I have to go to DC for a boring, nonstop three day meeting tomorrow. I am not looking forward to it.

Date: 2003-10-22 06:56 am (UTC)
From: [identity profile] chanaleh.livejournal.com
I even have a model in mind: the hilarious, depressing Amen: The Diary of Rabbi Martin Siegel, if any of you have read it.

I haven't read that, or even heard of it before, but it sounds intriguing. And it further sounds like you could write an incredible novelization of this phase of your (and their) existence. If a place like your synagogue has to go down, its descent might as well be put to literary use. :-} (I'm kind of put in mind of Harry Kemelman's Rabbi mystery series, but I suspect that's an entirely different sort of community portrait.)

Date: 2003-10-22 08:35 am (UTC)
From: [identity profile] sanpaku.livejournal.com
It's a really great book, basically of how little many congregants care about religion and how strangely equipped seminary makes you for what actually takes place in a rabbi's life. I'm not sure about a novelization, but a lot of the recent past has some "stranger than fiction" qualities, and I want to use 'em for something, it's true. At least I figured that you would find it interesting, given your situation!

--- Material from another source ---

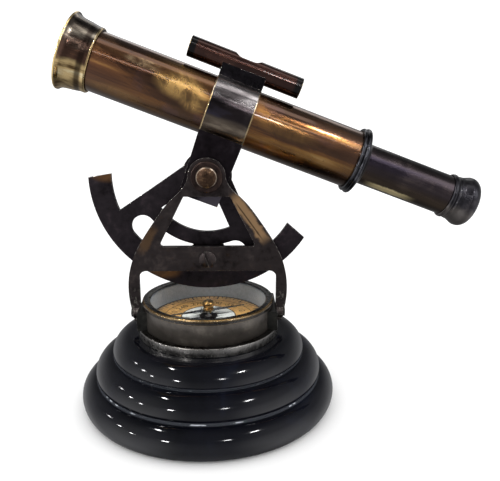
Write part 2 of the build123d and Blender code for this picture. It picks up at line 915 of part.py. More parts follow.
# ---------------------------------------------------------------- export
all_parts = (
    wooden_base,
    felt_pad,
    base_washer,
    base_bolt,
    flange_ring,
    compass_cup,
    compass_dial,
    needle_pin,
    compass_needle,
    needle_cap,
    glass_seat_ring,
    compass_glass,
    bezel_ring,
    left_lug,
    right_lug,
    a_frame,
    foot_screws,
    pivot_washer,
    pivot_screw,
    pivot_nut,
    clamp_collar,
    clamp_washer,
    clamp_nut,
    clamp_screw,
    sector_arc,
    sector_rivets,
    clamp_band,
    neck_plate,
    main_tube,
    objective_bell,
    objective_lens,
    lens_ring,
    rear_ferrule,
    level_saddle,
    level_tube,
    level_end_plugs,
    level_vial,
    draw_tube,
    draw_stop_ring,
    eyepiece_cap,
    eyepiece_lens,
    eyepiece_lens_ring,
)
for piece in all_parts:
    export_step(piece.part, f"parts/{piece.part.label}.step")
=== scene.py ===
import json
import math

import bmesh
import bpy
from mathutils import Matrix, Vector

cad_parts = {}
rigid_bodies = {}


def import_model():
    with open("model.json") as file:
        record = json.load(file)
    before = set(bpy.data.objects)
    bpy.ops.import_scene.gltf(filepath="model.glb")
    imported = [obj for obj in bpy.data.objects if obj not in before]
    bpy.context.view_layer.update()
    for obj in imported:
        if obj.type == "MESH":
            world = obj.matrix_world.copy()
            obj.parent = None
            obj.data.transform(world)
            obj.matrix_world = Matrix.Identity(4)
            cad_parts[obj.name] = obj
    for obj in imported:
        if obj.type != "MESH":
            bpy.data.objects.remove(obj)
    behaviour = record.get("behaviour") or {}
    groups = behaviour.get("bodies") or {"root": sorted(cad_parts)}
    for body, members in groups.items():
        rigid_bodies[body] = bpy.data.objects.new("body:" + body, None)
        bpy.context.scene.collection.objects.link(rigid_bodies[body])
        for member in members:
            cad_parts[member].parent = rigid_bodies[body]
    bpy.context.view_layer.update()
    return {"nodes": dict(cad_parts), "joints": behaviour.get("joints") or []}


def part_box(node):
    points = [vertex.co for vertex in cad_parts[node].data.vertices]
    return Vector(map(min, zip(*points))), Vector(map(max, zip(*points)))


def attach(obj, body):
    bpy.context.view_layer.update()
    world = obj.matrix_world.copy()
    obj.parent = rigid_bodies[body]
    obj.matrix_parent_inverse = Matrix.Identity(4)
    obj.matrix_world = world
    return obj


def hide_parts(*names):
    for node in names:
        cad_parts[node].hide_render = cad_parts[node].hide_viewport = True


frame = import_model()

MM = 0.001
JOINTS = {j["name"]: j for j in frame["joints"]}
scene = bpy.context.scene
scene.view_settings.view_transform = "Standard"
scene.view_settings.look = "None"


# ------------------------------------------------------------------ places
def centre(node):
    """Middle of a CAD node's box, in metres."""
    low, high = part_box(node)
    return (low + high) / 2


def local_frame(origin, x, y, z):
    """A matrix with the given axes and origin."""
    m = Matrix.Identity(4)
    for column, axis in enumerate((x, y, z)):
        for row in range(3):
            m[row][column] = axis[row]
    return Matrix.Translation(origin) @ m


PIVOT = Vector(JOINTS["tilt"]["pos_m"])
ALONG = Vector(JOINTS["draw_focus"]["axis"]).normalized()
FRONT = Vector((0, -1, 0))
ACROSS = FRONT.cross(ALONG).normalized()
TUBE_MIDDLE = centre("main_tube")
OPTIC = TUBE_MIDDLE - ALONG * (TUBE_MIDDLE - PIVOT).dot(ALONG)
OPTIC.y = TUBE_MIDDLE.y
# local z runs to the eyepiece, local x is up from the tube, local y faces the front
TUBE_FRAME = local_frame(OPTIC, ACROSS, FRONT, ALONG)
LEVEL_FRAME = local_frame(centre("level_vial"), ACROSS, FRONT, ALONG)
UPRIGHT = Matrix.Identity(4)


def facing(point):
    """A frame at the point whose local z comes out towards the front."""
    return local_frame(Vector(point), Vector((1, 0, 0)), Vector((0, 0, 1)), FRONT)


# ------------------------------------------------------------------ material helpers
def tone(r, g, b):
    """A display colour from 0 to 255, as the linear colour that the shader takes."""
    def channel(v):
        v = v / 255
        return v / 12.92 if v <= 0.04045 else ((v + 0.055) / 1.055) ** 2.4
    return (channel(r), channel(g), channel(b), 1.0)


def grey(value):
    """An even colour, used where one gloss is blended into another."""
    return (value, value, value, 1)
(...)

Speaking of which, say hi to Melanie S. for me. We saw her last week and talked a lot about your shul, which I continue to sorely regret not finding when we lived in Boston.

Date: 2003-10-22 08:51 am (UTC)
cellio: (Monica)
From: [personal profile] cellio
I would be interested in your "geeking" journal. (You probably knew that already. :-) )

Date: 2003-10-22 08:52 am (UTC)
From: [identity profile] sanpaku.livejournal.com
Yes, I suppose I had you in mind! I'll try to get it up this weekend or so.

Date: 2003-10-22 10:23 am (UTC)
From: [identity profile] one-11.livejournal.com
There are worse movies to show a million times. Ocean's Eleven is one fo those flicks I can stumble upon at any time, at any point in the story, and be perfectly happy watching it until the end. I just love how unapologetically hip and breezy it is. It's not even all that suspenseful -- there's never one second when you don't know for sure the heroes are gonna win. The only question is how? And meanwhile you get to watch them and Soderbergh be utterly cool in a totally inoffensive way that I think the world needs more of, somehow. So I say Yay. Sorry.